Where the configuation file should look like this:

$ cat conf/b2safe_neo4j.conf 
# section containing the logging options
[Logging]
# possible values: INFO, DEBUG, ERROR, WARNING, CRITICAL
log_level=DEBUG
log_file=log/b2safe_neo4j.log

# section containing the sources for users and projects/groups'information
[GraphDB]
address=localhost:8888
username=
password=
path=/db/data/

[iRODS]
zone_name=cinecaDMPZone
zone_ep=dmp1.novalocal:1247
# list of resources separated by comma: res_name1:res_path1,res_name2:res_path2
resources=cinecaRes1:/mnt/data/irods/Vault
irods_home_dir=/cinecaDMPZone/home
irods_debug=True

validate_mets_manifest

In order to get the list of options, just type:

$ validate_mets_manifest.py -h
usage: validate_mets_manifest.py [-h] [-confpath CONFPATH] [-dbg] [-d]
                                 [-path PATH] [-u USER]

B2SAFE manifest validation

optional arguments:
  -h, --help            show this help message and exit
  -confpath CONFPATH    path to the configuration file
  -dbg, --debug         enable debug
  -d, --dryrun          run without performing any real change
  -path PATH            irods path to the manifest to validate
  -u USER, --user USER  irods user

The main assumption is that a file called EUDAT_manifest_METS.xml is available under the irods path provided as input, which should be the root of the main collection described by the metadata.
Therefore in this case we expect to find: /cinecaDMPZone/home/rods/test1/EUDAT_manifest_METS.xml.
The manifest file contains the structural metadata of the collection /cinecaDMPZone/home/rods/test1 and must be compliant to the METS format (http://www.loc.gov/standards/mets/).

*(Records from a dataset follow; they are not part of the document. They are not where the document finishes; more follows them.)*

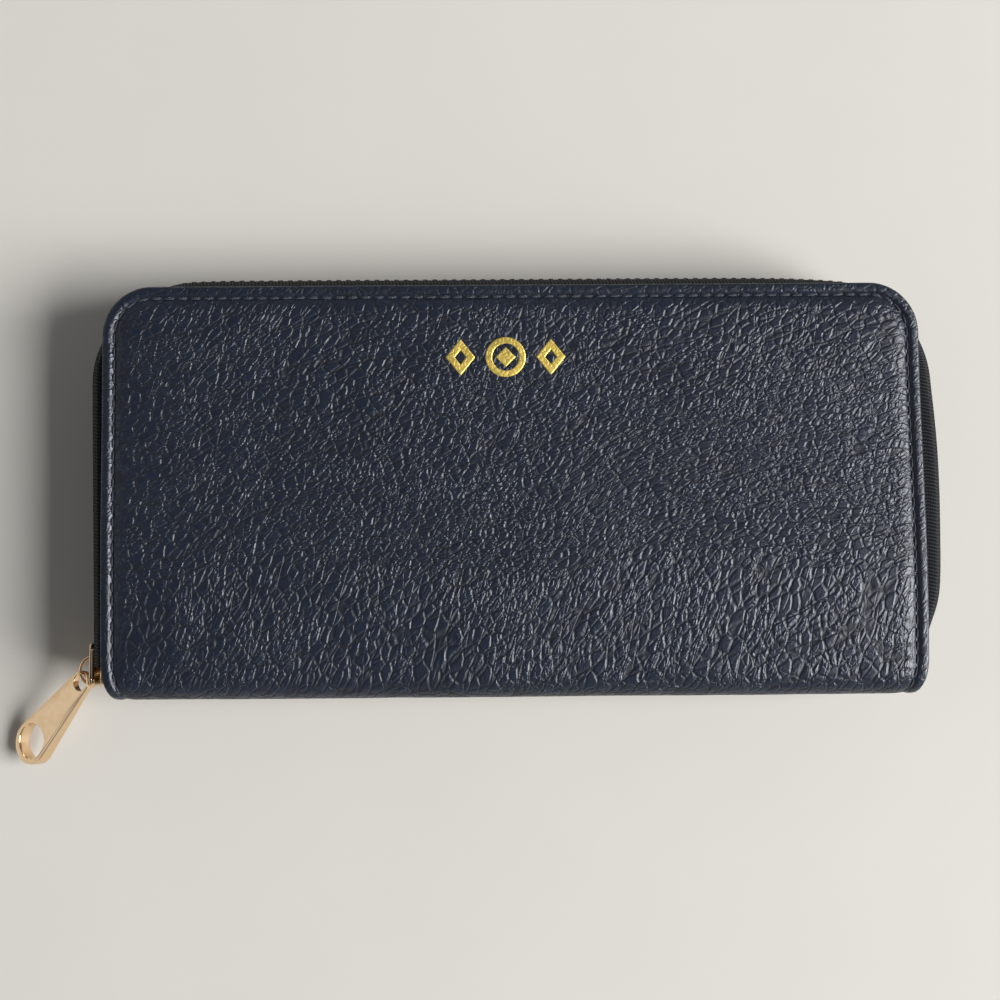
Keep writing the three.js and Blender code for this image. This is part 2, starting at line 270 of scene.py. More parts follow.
class Shade:
    """A socket's value; Python's operators on it add Math nodes."""

    def __init__(self, finish, socket):
        self.finish = finish
        self.socket = socket

    def math(self, operation, *others):
        return self.finish.node("ShaderNodeMath", {"operation": operation}, [self, *others])

    def __add__(self, other):
        return self.math("ADD", other)

    def __sub__(self, other):
        return self.math("SUBTRACT", other)

    def __rsub__(self, other):
        return self.finish.node("ShaderNodeMath", {"operation": "SUBTRACT"}, [other, self])

    def __mul__(self, other):
        return self.math("MULTIPLY", other)

    __radd__ = __add__
    __rmul__ = __mul__

    def step(self, low, high, start=0.0, end=1.0):
        """Smooth rise from start at low to end at high."""
        settings = {"interpolation_type": "SMOOTHSTEP"}
        return self.finish.node("ShaderNodeMapRange", settings, [self, low, high, start, end])


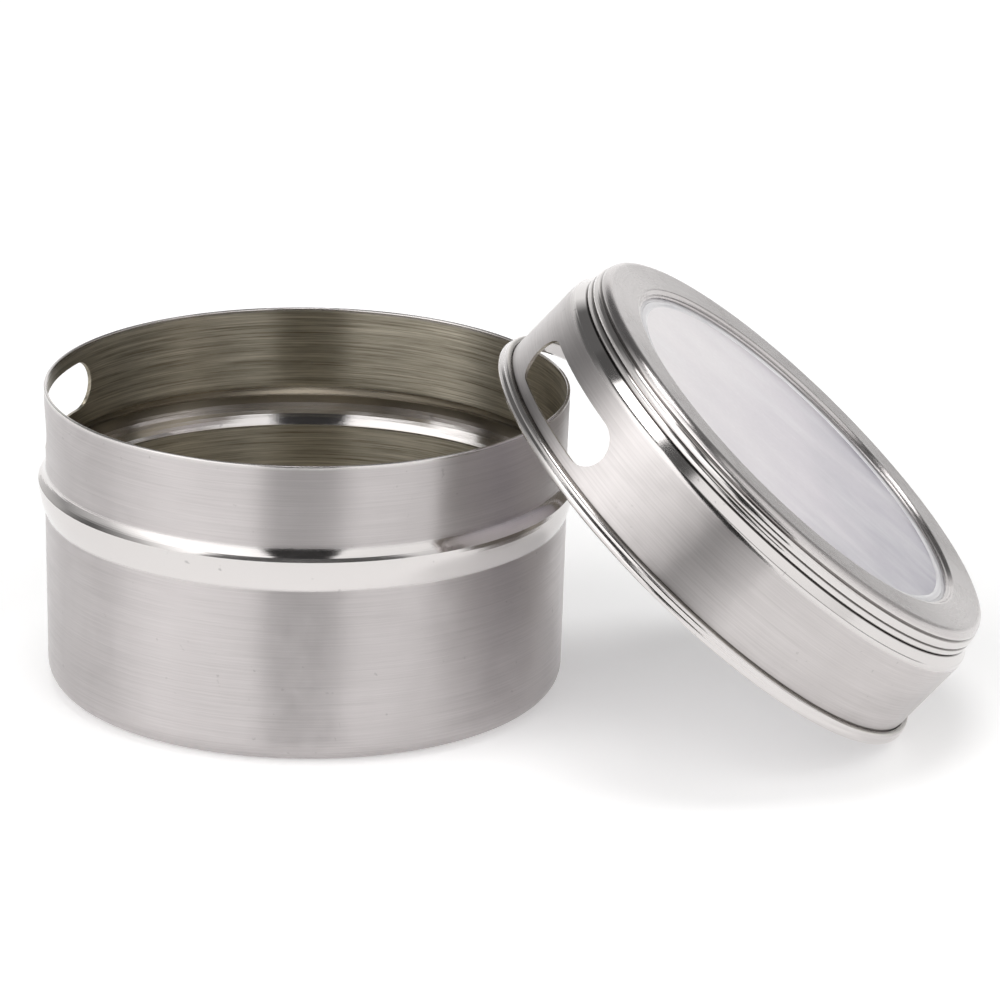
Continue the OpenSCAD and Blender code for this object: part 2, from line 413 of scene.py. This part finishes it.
world = bpy.data.worlds.new("studio")
world.use_nodes = True
bpy.context.scene.world = world
sky = Nodes(world.node_tree)
direction = sky.add("ShaderNodeSeparateXYZ")
sky.link(sky.add("ShaderNodeTexCoord").outputs["Generated"], direction.inputs[0])
dir_x, dir_y, dir_z = direction.outputs
turn = sky.math("ARCTAN2", dir_x, sky.math("MULTIPLY", dir_y, -1.0))
around = sky.ramp(sky.range(turn, -math.pi, math.pi, 0.0, 1.0),
                  [((degrees + 180) / 360, (v / 2, v / 2, v / 2)) for degrees, v in AROUND])
behind = sky.math("MULTIPLY", sky.range(dir_y, 0.0, 0.35, 0.0, 1.0),
                  sky.range(dir_z, BACK_START, BACK_FULL, 0.0, 1.0))
strength = sky.blend(behind, sky.math("MULTIPLY", around, 2.0), BACK_DARK)
for start, level in ((TOP_START, TOP_DARK), (LAMP_START, LAMP_LIGHT)):
    strength = sky.blend(sky.range(dir_z, start, start + EDGE, 0.0, 1.0), strength, level)
background = world.node_tree.nodes["Background"]
background.inputs["Color"].default_value = (1.0, 0.995, 0.99, 1.0)
sky.link(strength, background.inputs["Strength"])


# ---------------------------------------------------------------- camera

CAMERA_X = 24.06 * MM
CAMERA_DISTANCE = 0.8
CAMERA_HEIGHT = 292.63 * MM
CAMERA_PITCH = 18.59
CAMERA_ROLL = 1.08
CAMERA_LENS = 244.7
SENSOR_WIDTH = 36.0
CLIP_START = 0.05

cam = bpy.data.cameras.new("camera")
cam.lens = CAMERA_LENS
cam.sensor_width = SENSOR_WIDTH
cam.clip_start = CLIP_START
cam_ob = bpy.data.objects.new("camera", cam)
bpy.context.scene.collection.objects.link(cam_ob)
tilt = Matrix.Rotation(math.radians(90 - CAMERA_PITCH), 4, "X")
roll = Matrix.Rotation(math.radians(CAMERA_ROLL), 4, "Z")
cam_ob.matrix_world = Matrix.Translation((CAMERA_X, -CAMERA_DISTANCE, CAMERA_HEIGHT)) @ tilt @ roll
bpy.context.scene.camera = cam_ob
bpy.context.scene.view_settings.view_transform = "Standard"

Some examples are available in the test directory.

If an update done to the collection the assumption is that there are at least 3 manifest files EUDAT_manifest_METS.xml one copy of this file with a timestamp (EUDAT_manifest_METS.2017-05-23.13:18:30.xml) and one changed manifest with the latest timestamp as sufix e.g. EUDAT_manifest_METS.2017-05-23.13:19:32.xml.